-- BEGIN --
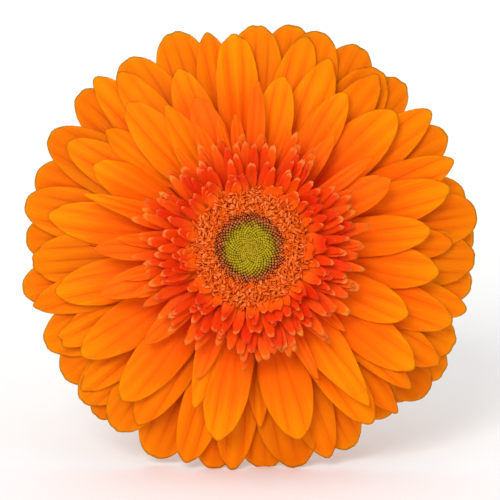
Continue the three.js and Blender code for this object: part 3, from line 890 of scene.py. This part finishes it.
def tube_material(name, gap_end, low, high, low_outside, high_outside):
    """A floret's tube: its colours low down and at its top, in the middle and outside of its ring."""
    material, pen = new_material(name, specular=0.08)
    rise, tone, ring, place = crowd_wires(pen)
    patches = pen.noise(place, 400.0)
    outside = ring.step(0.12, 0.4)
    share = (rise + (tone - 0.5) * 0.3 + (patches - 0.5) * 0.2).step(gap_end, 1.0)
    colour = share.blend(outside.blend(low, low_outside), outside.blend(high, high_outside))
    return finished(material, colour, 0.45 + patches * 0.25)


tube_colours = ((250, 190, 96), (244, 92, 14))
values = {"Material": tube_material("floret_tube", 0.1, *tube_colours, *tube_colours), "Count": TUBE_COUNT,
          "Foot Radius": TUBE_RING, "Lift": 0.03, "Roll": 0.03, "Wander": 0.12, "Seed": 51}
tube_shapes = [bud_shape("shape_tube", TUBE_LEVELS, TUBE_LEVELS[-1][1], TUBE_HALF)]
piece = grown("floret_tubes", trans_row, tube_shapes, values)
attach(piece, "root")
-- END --
Given exercise: Tally how many lines of the data include the word "piece". Write the number and nothing else.

Exercise response: 2